To avoid this, you must synchronize the non-bottlenecks with the bottleneck, to prevent massive deviations. Goldratt proposed the Drum-Buffer-Rope method, as follows:
Drum
The bottleneck dictates the pace of production of non-bottlenecks.
Analogy: the slow boy scout beats a drum, and others take steps with the drum beat. If the boy scout beats more slowly, everyone else steps more slowly.
Similarly, a machine may regularly report its production rate, and the non-bottlenecks adjust their own rates up and down accordingly.
Release starting materials to the non-bottlenecks strictly at the drumbeat rate.
- The lead time can be calculated so the starting resources pass through upstream steps and arrive just in time at the bottleneck.
- Similarly, all independent non-bottleneck routes can be timed so that all parts meet at assembly simultaneously.
Buffer
The bottleneck should have surplus inventory upstream so it doesn’t idle.
Analogy: non-bottleneck boys can scout ahead, clear brush so the bottleneck boy can keep walking at normal pace without having to stop.
This buffer allows for “good enough” scheduling rather than needing to be perfectly accurate.

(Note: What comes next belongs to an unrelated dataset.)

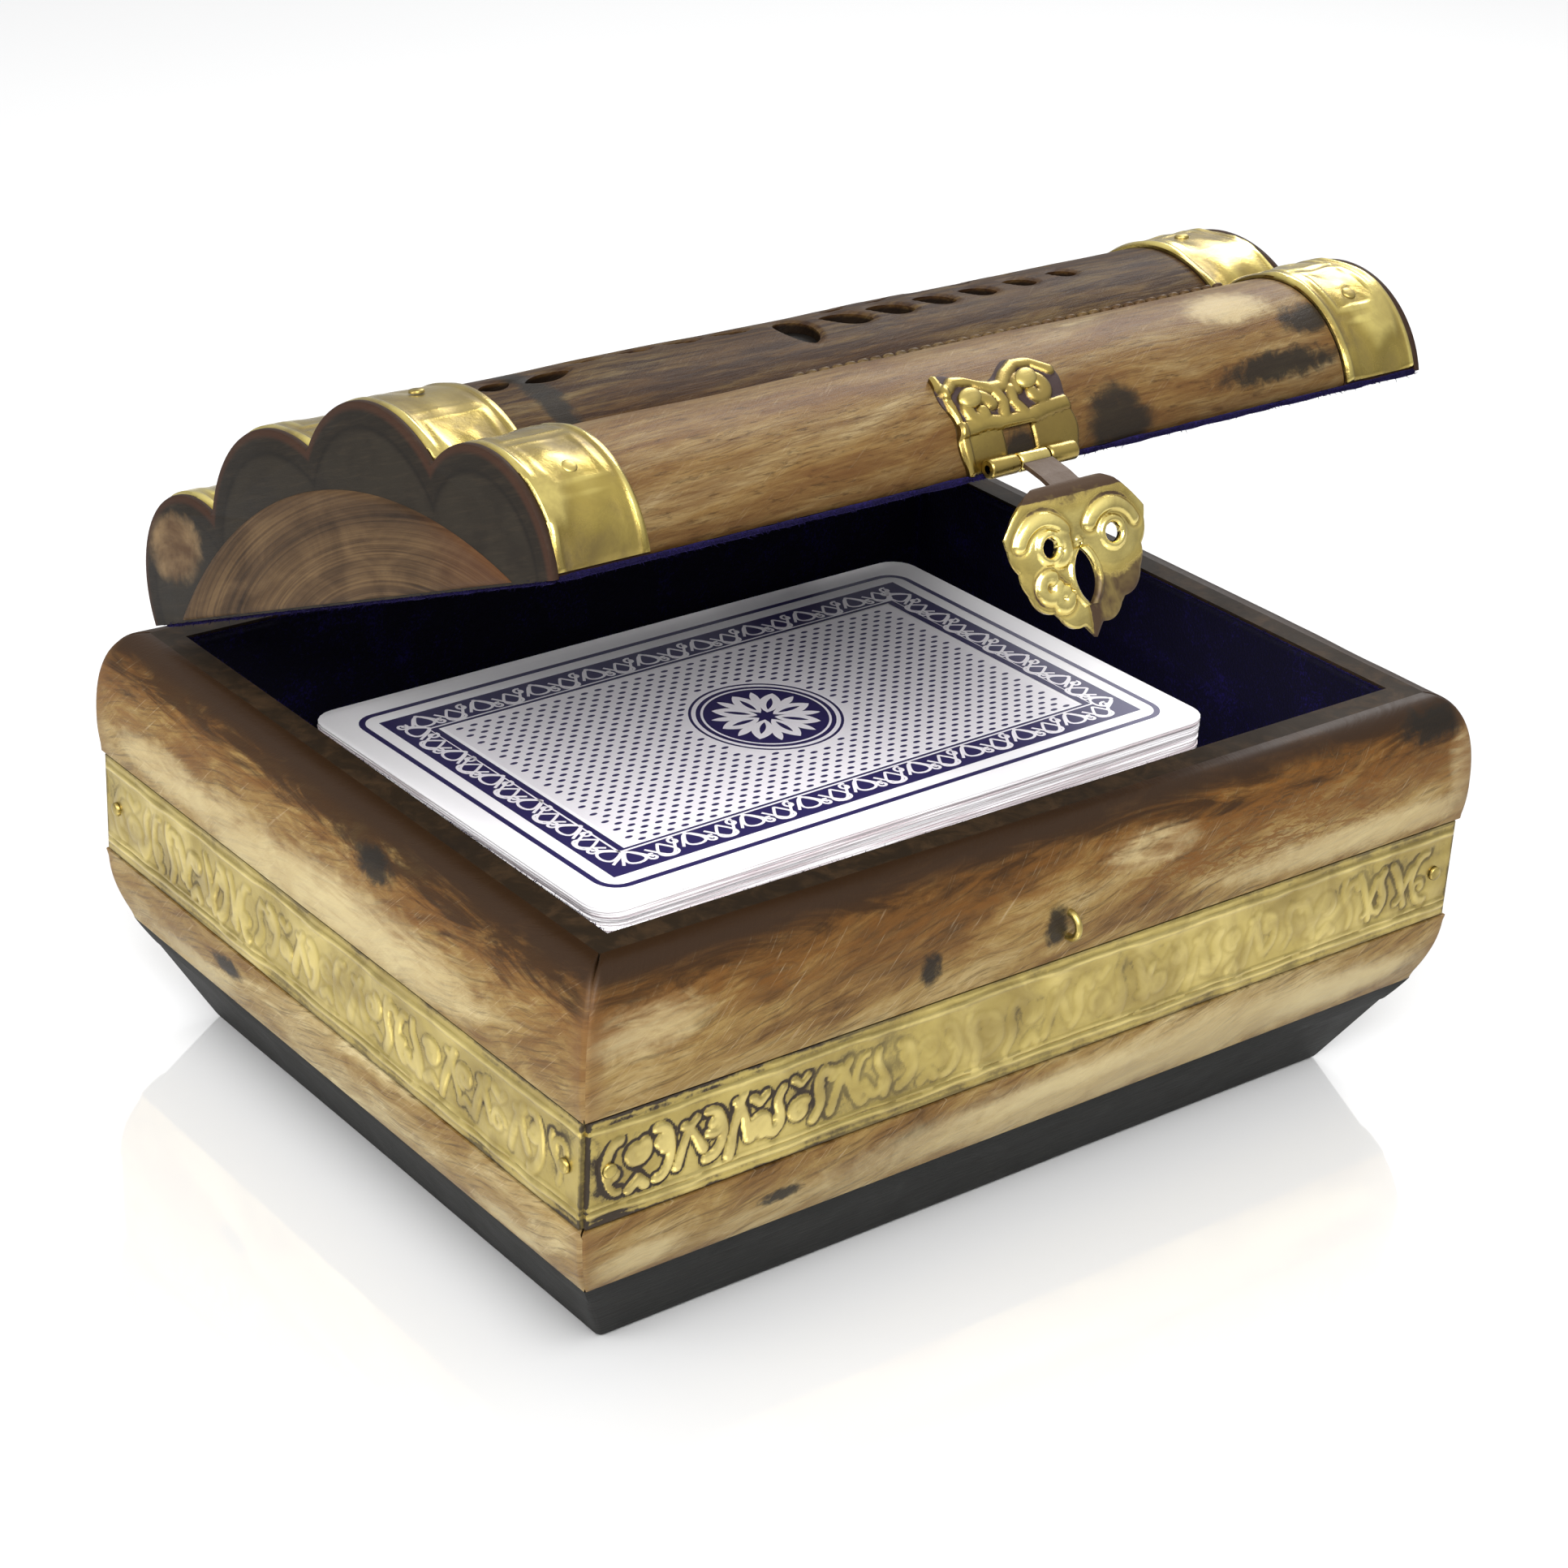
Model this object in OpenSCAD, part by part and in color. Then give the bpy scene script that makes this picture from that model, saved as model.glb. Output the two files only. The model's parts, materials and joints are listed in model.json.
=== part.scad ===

Goldratt suggests choosing a time buffer equal to half the current lead time, then decreasing or increasing as deadlines or hit or missed.
Rope
When non-bottlenecks exceed a certain surplus level, they idle.
Analogy: tie a rope between the boy in the front and the bottleneck boy, and limit the maximum distance between the two.
Similarly, prevent work-in-process inventory from exceeding a threshold level.
- Henry Ford purposely limited space for inventory to detect bottlenecks.
- In Toyota manufacturing, inventory is limited to containers containing a number of units, marked by a card. When this container is withdrawn for further processing, the card is returned to the upstream work center – only then can the center produce.
- In Kanban software engineering, no work can be added to a pipeline until the existing work has been moved to the next pipeline.
In addition, production requires prioritization – complicated chains require more parts to be worked on in the correct order to avoid queue times. As a simple heuristic, prioritize batches by time elapsed since its release – the longer parts have been waiting, the higher the priority they get worked on.
Benefits of the Drum-Buffer-Rope Method
By adopting lean manufacturing principles like bottleneck alleviation, small batches, and Drum-Buffer-Rope systems, a cascading series of benefits happens:
- You improve throughput, lower inventory costs, and limit traffic jams.
- This decreases turnaround times.
- This in turn reduces cost per product (by spreading fixed costs over more products).
- Which allows lower prices and increases sales.
- You can also respond faster to the market.
Misleading Accounting Disguises Progress
Measurements like financial accounting should induce the organization to do what’s good for itself. But as you improve throughput, traditional accounting measures may make your situation look worse than it really is.
Examples:
- Inventory is usually marked as assets, and reducing inventory will show up as a loss in assets.
- Drum-buffer-rope will cause idle time at non-bottlenecks, thus decreasing local efficiencies.
- Consuming surplus inventory (beyond that determined by drum-buffer-rope) will decrease local efficiencies.
- Decreasing batch sizes increases setup time and overhead, thus increasing apparent cost-per-part.